The following images were taken at high-resolution and then cropped and scaled down. The camera used was a Canon 450D 12 MegaPixel.

Corsair Force 3 SSD

And though the photo would make you think otherwise, it's of course a perfect fit for laptops. This SSD would bring a whole lot of performance into that laptop alright, all at low power consumption at 1~2 Watts and virtually no heat.

Corsair Force 3 SSD

And there it is, this is the Corsair Force 3 2.5" SATA III 120 GB version. You should easily be able to place it somewhere in your chassis. Small and light-weight.

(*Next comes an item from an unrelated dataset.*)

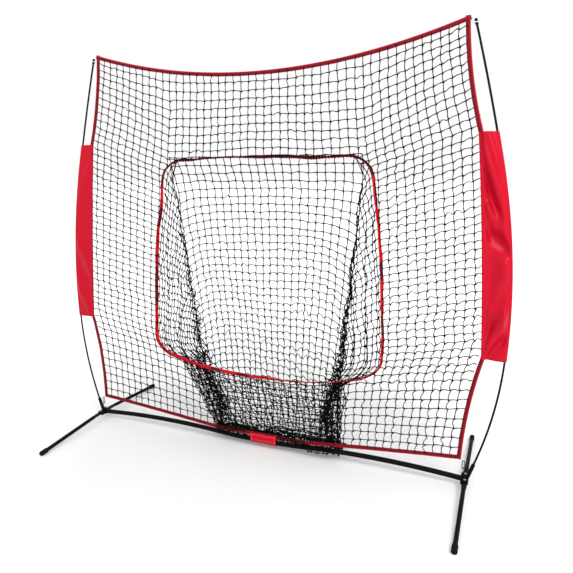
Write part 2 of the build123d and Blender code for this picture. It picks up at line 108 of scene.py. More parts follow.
def crossing(name, point, normal):
    """Where the plane through point, square to normal, cuts a CAD node's edges."""
    if name not in NODE_EDGES:
        NODE_EDGES[name] = node_edges(name)
    points, edges = NODE_EDGES[name]
    height = (points - np.array(point, float)) @ np.array(normal, float)
    a, b = edges[:, 0], edges[:, 1]
    cut = (height[a] <= 0) != (height[b] <= 0)
    a, b = a[cut], b[cut]
    share = height[a] / (height[a] - height[b])
    return points[a] + share[:, None] * (points[b] - points[a])


def profile(name, low, high, measure, axis=2, count=120):
    """measure() of a node's section at evenly spaced places along an axis, as an interpolated function."""
    inset = 1e-4
    places = np.linspace(low + inset, high - inset, count)
    normal = np.eye(3)[axis]
    values = [measure(crossing(name, normal * place, normal)) for place in places]
    return lambda place: np.interp(place, places, values)


def extreme_point(name, axis, sign):
    points, _ = node_edges(name)
    return points[np.argmax(sign * points[:, axis])]


TOP_CORNER = extreme_point("right_side_binding", 2, 1)
LOW_CORNER = extreme_point("right_side_binding", 2, -1)
TAPE_WIDTH = TOP_CORNER[0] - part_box("top_binding")[1].x

tape_x = profile("right_side_binding", LOW_CORNER[2], TOP_CORNER[2], lambda p: p[:, 0].max())
net_y = profile("front_net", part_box("front_net")[0].z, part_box("front_net")[1].z, lambda p: p[:, 1].mean())
strip_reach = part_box("top_binding")[1].x
top_strip = profile("top_binding", -strip_reach, strip_reach, lambda p: p[:, 2].max(), axis=0)
hem_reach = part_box("bottom_binding")[1].x
hem_strip = profile("bottom_binding", -hem_reach, hem_reach, lambda p: p[:, 2].min(), axis=0)


CORNER_RUN = 0.04         # next to a corner the side tape isn't read, because other tapes cross it
SLOPE_STEP = 0.03


def side_x(z):
    """Half the net's width at a height; near the corners, straight on from the tape's free run."""
    low, high = LOW_CORNER[2] + CORNER_RUN, TOP_CORNER[2] - CORNER_RUN
    inner = np.clip(z, low, high)
    below = (tape_x(low + SLOPE_STEP) - tape_x(low)) / SLOPE_STEP
    above = (tape_x(high) - tape_x(high - SLOPE_STEP)) / SLOPE_STEP
    return tape_x(inner) + np.where(z < low, below, above) * (z - inner)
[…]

This drive chunks out peak read and write speeds over 500 MB/sec, crazy stuff. You do need to connect it to a proper SATA 3 (6G) controller though, the best ones can be found on the Intel series 6 chipset based products (H67/P67/Z68). Some other motherboards will use an additional controller from JMicron or Marvell, these will all result in lower performance.

Corsair Force 3 SSD

When we look at the connectors, we spot the standard power and Serial ATA connectors. This drive is SATA3 compatible, which typically requires a specific SATA3 cable by the way. A proper Sata 6G cable is recommended and should be delivered with your motherboard. We did try, and had no issues with a standard SATA2 cable either.

Corsair Force 3 SSD

Slim and light-weight at roughly 80 grams, 9.5mm tall, it's the standard for notebook drives and you can easily tuck it away in a regular PC. The SSD comes with a three year warranty. Installation wise it's the same as a traditional HDD. Pop it in, connect it, bind it, format it and you are good to go at horribly fast speeds. It uses the same connectors as a SATA III storage device.

Corsair Force 3 SSD

The Force 3 PCB, the Sandforce controller is clearly visible and the eight NAND flash ICs on this side are based on Asynchronous NAND Flash ICs.

Did you know that an SSD only uses 2 Watts, and in standby that is even kicked back towards 0,5 Watt?